Willis needs to be on the top of her game. She made a rare error in her first days in the job, including the U-turn on the previous Government’s smokefree policy as a revenue positive measure to offset the now-axed foreign buyers’ tax.
This gave Labour plenty of ammunition to argue National was using smoking to plug a hole in its tax policy, when the real cause of the U-turn was the fact NZ First and Act won in coalition talks.
It would help if the new Government learned a bit of message discipline. The three parties have a mandate to tackle inflation, but the first two weeks in office have been dominated by petty culture war skirmishes, mainly related to Māori and the use of the Māori language.
It’s not too much Māori chasing too few goods that is the textbook cause of inflation, but too much money - the zeal with which the new Government has prosecuted the former has muddied the Government’s message, giving the sense that prescription glasses or a large print edition of Milton Friedman might set them straight.
Somewhat paradoxically, it’s also a great time to be in Opposition.
Labour’s frontbench is in the rare position of knowing more about the running of the country than the team currently in charge.
Robertson and Labour leader Chris Hipkins had great fun with that in Question Time this week, turning it into a pop quiz for the new administration. Hipkins wrongfooted Luxon on his knowledge of the difference between a “sustained humanitarian truce” and a “ceasefire”. Luxon had to be saved by a helpful supplementary question from his deputy, Winston Peters. It was a quiet moment, but it left Luxon looking very much the junior.

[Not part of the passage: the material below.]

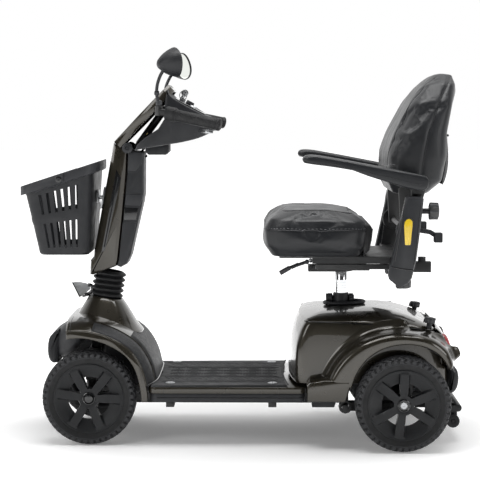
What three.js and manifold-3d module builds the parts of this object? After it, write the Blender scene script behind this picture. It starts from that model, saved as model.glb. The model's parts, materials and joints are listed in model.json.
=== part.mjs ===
// Mobility scooter, four wheels, built as an assembly of separate parts.
// Millimetres, +Z up. The scooter faces -X, its left side is -Y, and it stands on z = 0.
import * as THREE from "three";
import { mergeVertices } from "three/addons/utils/BufferGeometryUtils.js";
import Module from "manifold-3d";

const wasm = await Module();
wasm.setup();

// ---- driving dimensions -------------------------------------------------------------------
const GAP = 0.5; // clearance between parts that touch
const WHEEL_RADIUS = 140;
const RIM_RADIUS = 104;
const AXLE_HEIGHT = WHEEL_RADIUS;
const FRONT_AXLE_X = -452;
const REAR_AXLE_X = 468;
const FRONT_TYRE = { width: 75, centreY: 190 };
const REAR_TYRE = { width: 85, centreY: 282 };
const KINGPIN_Y = 140;
const STUB_RADIUS = 8;

const STEER_PIVOT = { x: -412, z: 460 }; // where the tiller folds on the column
const STEER_LEAN = THREE.MathUtils.degToRad(9);

const RAIL = { inner: 40, outer: 70, low: 100, high: 130 };
const SWING_PIVOT = { x: 305, z: 116, halfWidth: 236, radius: 10 };

const DECK = { front: -276, rear: 192, halfWidth: 230, low: 157, top: 175, corner: 24 };
const MAT_TOP = 182;
const TRIM = { low: 131, high: 155, halfWidth: 226 };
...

Robertson pulled a similar trick, asking Willis to name a debt figure from the Prefu forecast, which she could not.
On its own, the two moments were insignificant - a shot across the bow. They did however achieve the goal of gently humiliating the National front bench in front of their own MPs, and giving much-needed succour to the utterly demoralised Labour ranks.
One-term governments are vanishingly rare in New Zealand and there has never been a one-term National government.
Yet both sides would do well to remember we very nearly had a one-term government in 2020, when polling showed Simon Bridges’ pre-Covid National Party in a position to beat Labour.
Both parties need to capitalise on their current positions to repeat, or avoid repeating, that fate. For Labour, it’s taking a leaf out of Bridges’ book and beginning a relentless demolition of the new Government from day one; for National, it’s arguing Labour are so spendthrift they shouldn’t be allowed within cooee of the Treasury.
The clock is ticking. With each passing day, whatever is wrong with the Government becomes more and more National’s fault, and Labour’s frontbench, some of whom are eyeing retirement, loses its insiders’ advantage.